March – The Library publishes Archive of Recorded Poetry and Literature: A Checklist, the first detailed inventory of the holdings of the archive.

March 13 – Librarian Mumford establishes the Office of Information Specialist to study the “automation of the bibliographic functions of the Library” and guide both the plans for data processing and its integration into the Library’s organization.

April 23 – The Library announces a $100,000 grant from the Council on Library Resources “for a survey of the possibilities of automating the organization, storage, and retrieval of information.” Gilbert W. King, director of research for the International Business Machines Corporations, will head the six-person survey team.

July 10 – Librarian Mumford sends Congress a comprehensive report from the Register of Copyrights on the proposed revision of the US copyright law.

July 31 – President John F. Kennedy approves an act authorizing the Library to arrange, transliterate, index, and microfilm the vital statistics portions of its collection of the original records of the Russian Orthodox Greek Catholic Church in Alaska.

August 10 – President Kennedy approves the Legislative Branch Appropriations Act for fiscal year 1962, which includes the first appropriation to the Library for the acquisition of foreign research materials under the provisions of Public Law 480, as amended on September 6, 1958.

1962

May 24 – Senator Claiborne Pell of Rhode Island, a member of the Joint Library Committee, introduces into the Congressional Record a memorandum prepared at his request “on the subject of the Library of Congress and connected matters.” Written by Douglas W. Bryant, associate director of the Harvard University Library, the memorandum addresses “what the Library of Congress does and what it ought to do for the Government and the Nation generally.” In his memorandum, dated May 1, 1962, Bryant urges further expansion of the national role of the Library of Congress and the recognition of such a role through legislation and the establishment of a “National Library Advisory Board (if not a National Research Library Foundation)” in the executive branch. Librarian Mumford replies to this memorandum on September 28 and strongly defends the Library’s location in the legislative branch of the American government. He asserts that, “the Library of Congress today performs more national library functions than any other national library in the world.”

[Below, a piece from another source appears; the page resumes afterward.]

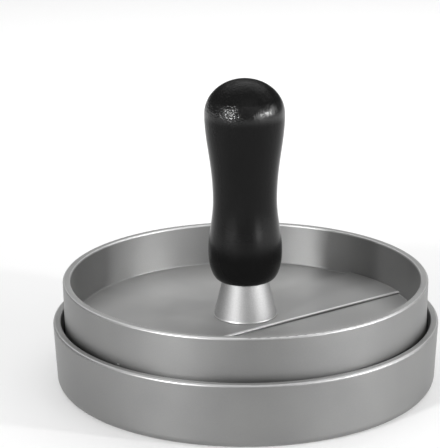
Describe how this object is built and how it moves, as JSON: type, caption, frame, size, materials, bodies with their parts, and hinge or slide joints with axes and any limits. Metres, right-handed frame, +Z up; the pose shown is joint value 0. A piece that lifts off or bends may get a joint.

September 19 – President Kennedy approves an act that extends the period of copyright protection for certain works pending the enactment of a general revision of the copyright law.

October 22 – Librarian Mumford establishes a Children’s Book Section in the Library’s Reference Department. The creation of such a section was recommended as a result of a study undertaken by Frances Clarke Sayers in 1952, but Congress did not approve its establishment until 1962. The section’s purpose is not to serve children directly but instead to provide reference and bibliographic services to specialists and the general public or, in the words of its first head, Virginia Haviland, “to serve those who serve children.” It opens in March 1963 and is renamed the Children’s Literature Center in 1978.

October 22–24 – More than 30 poets take part in the Library’s first National Poetry Festival, which is supported by the Bollingen Foundation. The general theme, “Fifty Years of American Poetry,” marks the fiftieth anniversary of Poetry magazine.

1963

February 18 – The Library announces that it has undertaken a comprehensive program to microfilm approximately 500 foreign newspapers in lieu of binding them.

June 6 – The House of Representatives Committee on Appropriations recommends an increase in the Library’s fiscal year 1964 budget. In its report, it notes that “a third building is badly needed—now.” It also cautions against the recently renewed suggestion that the Library “ought to be officially designated as the National Library and its administration shifted to the Executive Branch.”

1964

January 15 – The Library’s first computer, a rented IBM 1401 to be used for payroll, budget, and fiscal work, is installed in the Library’s newly established Data Processing Office.

118. Staff at work in the Library’s Data Processing Office, 1960s.

January 22 – The Library releases Automation and the Library of Congress, the feasibility study sponsored by the Council on Library Resources. The survey team, headed by Gilbert W. King, concludes that the automation of bibliographic processing, catalog searching, and document retrieval is technically and economically feasible in large research libraries. The authors urge the establishment of an automation program at the Library and recommend that the Library, “because of its central role in the American library world as the national library,” take the lead in the automation venture. The Library begins the development of “system specifications” for its internal operations and also for services to other libraries.

March – The Bibliographical Society of America publishes Incunabula in American Libraries, a census of fifteenth-century books in North American libraries compiled and edited by Frederick R. Goff, chief of the Library’s Rare Book Division. The census determines that the Library’s collection of 5,616 incunabula is the largest in North America, followed by the Henry E. Huntington Library and Harvard University, with 5,314 and 2,910 incunabula, respectively.

119. In the 1960s, librarians turned to computers to help manage the overflow of books and archival material.

May 4 – The Main Reading Room is closed for cleaning and restoration, and for the installation of new lighting and a new heating, air-conditioning, and ventilating system. It reopens on August 16, 1965.

June – The General Services Administration makes warehouse facilities in Middle River, Maryland, several miles east of Baltimore, available to the Library “for the storage of equipment and material not frequently needed.”

July 20 – A comprehensive bill for the general revision of the US copyright law is introduced in Congress. The bill is a result of nine years of work by the Copyright Office.

August – Librarian Mumford establishes the Information Systems Office, which will be responsible for the Library’s program “to utilize mechanical and electronic equipment in library processes.”

November – The Library receives the first installment of the gift of the records of the National Association for the Advancement of Colored People (NAACP), a private archive of more than one million items.